** WHAT THIS TASK INVOLVES **
Copy all lines that contain the word "names".
┄┄┄┄┄┄┄┄┄┄
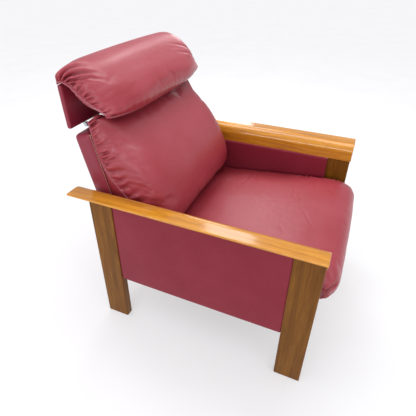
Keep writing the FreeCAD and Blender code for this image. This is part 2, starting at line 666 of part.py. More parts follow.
def make_link_plates():
    """Steel plates under the back with the pins that push the seat."""
    plates, pins = [], []
    for side, sign in SIDES:
        ear = prism(
            f"link_ear_{side}", "YZ",
            [(BOTTOM_RAIL_REAR, "link_plate_high"), ("14", "-140"), ("21", "back_low - 3"),
             ("link_y + 12", "link_z + 8"), ("link_y + 12", "link_z - 7"), ("link_y + 4", "link_z - 13"),
             ("link_y - 8", "link_z - 12"), (BOTTOM_RAIL_REAR, "link_plate_low")],
            mirrored(("link_inner", "link_inner + plate_thick"), sign), back_frame,
        )
        flange = box(f"link_flange_{side}", mirrored(("link_inner", "link_inner + 32"), sign),
                     (BOTTOM_RAIL_REAR, f"{BOTTOM_RAIL_REAR} + bracket_thick"),
                     ("link_plate_low", "link_plate_high"), back_frame)
        plates.append(fuse(f"link_blank_{side}", [ear, flange]))
        spans = (("link_inner - 6", "link_inner + plate_thick + 2", "link_radius"),
                 ("link_inner - 5.5 - pin_head", "link_inner - 5.5", "link_radius + pin_head"),
                 ("link_inner + plate_thick", "link_inner + plate_thick + pin_head", "link_radius + pin_head"))
        parts = []
        for k, (low, high, radius) in enumerate(spans):
            span = mirrored((low, high), sign)
            parts.append(rod(f"link_pin_{side}_{k}", radius, (span[0], "link_y", "link_z"), "x",
                             f"({span[1]}) - ({span[0]})", back_frame))
        pins.append(fuse(f"link_pin_{side}", parts))
    pin_group = keep(group("link_pins", pins))
    keep(cut("back_link_plates", group("link_blanks", plates), [pin_group]))


def make_hinge_bases():
    """Fixed halves of the headrest hinges, on the rear of the top rail, with the hinge pins."""
    bases, pins = [], []
    rail_rear = "back_rear - cover_thick - 2 * board_thick"
    for side, sign in SIDES:
        outer = "hinge_inner + plate_thick"
        ear = prism(
            f"hinge_ear_{side}", "YZ",
            [(rail_rear, "hinge_base_low"), (STILE_REAR, "hinge_base_low"), (STILE_REAR, "back_high + 0.5"),
             ("hinge_y", "hinge_z - hinge_radius"), ("hinge_y - hinge_radius", "hinge_z + 4"),
             (rail_rear, "back_high + 5")],
            mirrored(("hinge_inner", outer), sign), back_frame,
        )
        span = mirrored(("hinge_inner", outer), sign)
        eye = rod(f"hinge_eye_{side}", "hinge_radius", (span[0], "hinge_y", "hinge_z"), "x", "plate_thick",
                  back_frame)
        flange = box(f"hinge_flange_{side}", mirrored((f"{outer} - 30", outer), sign),
                     (rail_rear, STILE_REAR), ("hinge_base_low", f"{BOARD_TOP} - 1"), back_frame)
        bases.append(fuse(f"hinge_base_{side}", [ear, eye, flange]))
        spans = (("hinge_inner - 1", f"{outer} + plate_thick + 1.5", "hinge_pin"),
                 ("hinge_inner - 2", "hinge_inner", "hinge_pin + hinge_head"),
                 (f"{outer} + plate_thick + 1", f"{outer} + plate_thick + 3", "hinge_pin + hinge_head"))
        parts = []
        for k, (low, high, radius) in enumerate(spans):
            reach = mirrored((low, high), sign)
            parts.append(rod(f"hinge_pin_{side}_{k}", radius, (reach[0], "hinge_y", "hinge_z"), "x",
                             f"({reach[1]}) - ({reach[0]})", back_frame))
        pins.append(fuse(f"hinge_pin_{side}", parts))
    pin_group = keep(group("hinge_pins", pins))
    return keep(cut("headrest_hinge_bases", group("hinge_base_blanks", bases), [pin_group]))


def make_back():
    height = ("back_low", BOARD_TOP)
    bushes, bores = [], []
    for side, sign in SIDES:
        reach = mirrored((STILE_INNER, "back_half"), sign)
        length = f"({reach[1]}) - ({reach[0]})"
        bushes.append(rod(f"bush_{side}", "bush_radius", (reach[0], "0", "0"), "x", length, back_frame))
        bores.append(rod(f"bush_bore_{side}", "stud_radius + stud_play", (reach[0], "0", "0"), "x", length,
                         back_frame))
    bush_blanks = group("bush_blanks", bushes)
    keep(cut("pivot_bushes", bush_blanks, bores))

    for side, sign in SIDES:
        stile = box(f"back_stile_{side}_blank", mirrored((STILE_INNER, STILE_OUTER), sign),
                    (STILE_FRONT, STILE_REAR), height, back_frame)
        keep(cut(f"back_stile_{side}", stile, [bush_blanks]))
        skin = box(f"back_cover_{side}_blank", mirrored((STILE_OUTER, "back_half"), sign),
                   ("back_front", BOARD_REAR), ("back_low", "back_high"), back_frame)
        keep(cut(f"back_cover_{side}", skin, [bush_blanks]))

    across = (f"-({STILE_INNER})", STILE_INNER)
    keep(box("back_top_rail", across, (STILE_FRONT, "back_rear - cover_thick - 2 * board_thick"),
             (f"{BOARD_TOP} - back_rail_high", BOARD_TOP), back_frame))
    keep(box("back_bottom_rail", across, (STILE_FRONT, BOTTOM_RAIL_REAR),
             ("back_low", "back_low + back_rail_high"), back_frame))
    keep(box("back_rear_board", (f"-({STILE_OUTER})", STILE_OUTER), (STILE_REAR, BOARD_REAR),
             height, back_frame))
    keep(box("back_cover_rear", ("-back_half", "back_half"), (BOARD_REAR, "back_rear"),
             ("back_low", "back_high"), back_frame))
    straps = []
    for k, place in enumerate(STRAP_PLACES):
        straps.append(box(f"strap_{k}", (f"-({STILE_OUTER} - 4)", f"{STILE_OUTER} - 4"),
                          ("back_front", STILE_FRONT),
                          (f"{place} - strap_wide / 2", f"{place} + strap_wide / 2"), back_frame))
    keep(group("back_webbing", straps))

    make_link_plates()
    bases = make_hinge_bases()
    top = box("back_cover_top_blank", (f"-({STILE_OUTER})", STILE_OUTER), ("back_front", BOARD_REAR),
              (BOARD_TOP, "back_high"), back_frame)
    keep(cut("back_cover_top", top, [bases]))

    cushion = prism("back_cushion", "YZ", BACK_CUSHION_OUTLINE, ("-cushion_half", "cushion_half"), back_frame)
    half = value("cushion_half")
    front = value("back_front") - 1
    round_edges(cushion, "cushion_round",
                lambda edge: abs(edge.BoundBox.Center.x) > half - 1 and edge.BoundBox.Center.y < front
                and -60 < edge.BoundBox.Center.z < 330 and edge.Length > 60)
    keep(cushion)


# ---------------------------------------------------------------- headrest
PILLOW_OUTLINE = [
    ("head_rear", "head_high + 1"), ("head_rear - 4", "184"), ("-30", "212"), ("-80", "202"),
    ("-142", "156"), ("-193", "101"), ("-202", "68"), ("-178", "32"), ("-120", "13"),
    ("-10", "head_high - 8"), ("-4", "head_high + 1"),
]


def make_headrest():
    arms = []
    for side, sign in SIDES:
        inner = "hinge_inner + plate_thick + 0.5"
        span = mirrored((inner, f"{inner} + plate_thick"), sign)
        eye = rod(f"arm_eye_{side}", "hinge_radius", (span[0], "0", "0"), "x", "plate_thick", head_frame)
        neck = box(f"arm_neck_{side}", span, ("head_front + head_skin + 1", "head_rear - head_skin - 2"),
                   ("0", "60"), head_frame)
        bore = rod(f"arm_bore_{side}", "hinge_pin + hinge_play", (span[0], "0", "0"), "x", "plate_thick",
                   head_frame)
        arms.append(cut(f"hinge_arm_{side}", fuse(f"hinge_arm_blank_{side}", [eye, neck]), [bore]))
    arm_group = keep(group("headrest_hinge_arms", arms))

    board = box("headrest_board_blank", ("-head_half + 8", "head_half - 8"),
                ("head_front + head_skin", "head_rear - head_skin"), ("head_low + 1", "head_high - 2"),
                head_frame)
    keep(cut("headrest_board", board, [arm_group]))
    keep(box("headrest_panel_front", ("-head_half", "head_half"), ("head_front", "head_front + head_skin"),
             ("head_low", "head_high"), head_frame))
    keep(box("headrest_panel_rear", ("-head_half", "head_half"), ("head_rear - head_skin", "head_rear"),
             ("head_low", "head_high"), head_frame))

    pillow = prism("headrest_pillow", "YZ", PILLOW_OUTLINE, ("-pillow_half", "pillow_half"), head_frame)
    half = value("pillow_half")
    round_edges(pillow, "pillow_round",
                lambda edge: abs(edge.BoundBox.Center.x) > half - 1 and edge.Length > 40
                and edge.BoundBox.Center.z > 60 and edge.BoundBox.Center.y < 0
                and not at(edge, y=-65.0))
    keep(pillow)


# ---------------------------------------------------------------- build, check and write
make_base()
make_seat()
make_back()
make_headrest()
doc.recompute()

failed = [item.Label for item in doc.Objects if {"Invalid", "Error"} & set(item.State)]
failed += [piece.Label for piece in kept if piece.Shape.isNull() or not piece.Shape.isValid()]
failed += [piece.Label for piece in kept if not piece.Shape.Solids]
if failed:
    raise RuntimeError("not built: " + ", ".join(sorted(set(failed))))

os.makedirs("parts", exist_ok=True)
whole = FreeCAD.BoundBox()
for piece in kept:
    whole.add(piece.Shape.BoundBox)
    piece.Shape.exportStep(os.path.join("parts", piece.Label + ".step"))
print(len(kept), "sub-parts,", "box", whole)
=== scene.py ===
"""Looks of the recliner armchair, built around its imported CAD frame."""

import json
import math

import bmesh
import bpy
import numpy as np
from mathutils import Matrix, Vector


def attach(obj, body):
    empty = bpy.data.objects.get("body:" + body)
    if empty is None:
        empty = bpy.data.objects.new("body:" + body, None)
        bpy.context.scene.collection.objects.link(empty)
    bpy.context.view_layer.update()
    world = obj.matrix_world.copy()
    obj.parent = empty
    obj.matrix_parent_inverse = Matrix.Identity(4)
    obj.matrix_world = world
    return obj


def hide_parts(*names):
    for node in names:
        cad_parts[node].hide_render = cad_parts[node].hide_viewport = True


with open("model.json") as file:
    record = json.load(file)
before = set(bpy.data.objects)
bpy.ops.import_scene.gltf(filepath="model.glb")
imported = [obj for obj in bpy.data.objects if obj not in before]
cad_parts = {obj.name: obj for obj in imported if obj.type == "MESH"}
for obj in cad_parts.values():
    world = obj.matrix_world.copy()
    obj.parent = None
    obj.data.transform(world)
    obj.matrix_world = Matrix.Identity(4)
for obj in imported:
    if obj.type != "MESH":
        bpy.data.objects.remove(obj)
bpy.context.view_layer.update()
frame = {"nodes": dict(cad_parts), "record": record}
nodes = frame["nodes"]

MM = 0.001
ALONG_GRAIN = 0.05  # how much slower wood changes along its grain than across it

# Where each soft part's own axes sit: (y, z) of the origin in mm and how far it leans back.
SEAT_AXES = (0.0, 345.0, 5.5)
BACK_AXES = (325.0, 440.0, 13.0)
HEAD_AXES = (433.86, 751.51, 3.0)
ROW_AXES = (0.0, 0.0, 0.0)


# ---------------------------------------------------------------- materials

def new_material(name):
    material = bpy.data.materials.new(name)
    material.use_nodes = True
    tree = material.node_tree
    shader = tree.nodes["Principled BSDF"]
    return material, tree, shader


def node(tree, kind, inputs=(), **settings):
    """Adds a node. inputs are (socket name or number, value or another node's output)."""
    made = tree.nodes.new(kind)
    for name, value in settings.items():
        setattr(made, name, value)
    for socket, value in inputs:
        if isinstance(value, bpy.types.NodeSocket):
            tree.links.new(value, made.inputs[socket])
        else:
            made.inputs[socket].default_value = value
    return made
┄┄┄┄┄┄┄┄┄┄
** SOLUTION TO THE PROBLEM **
def hide_parts(*names):
    for node in names:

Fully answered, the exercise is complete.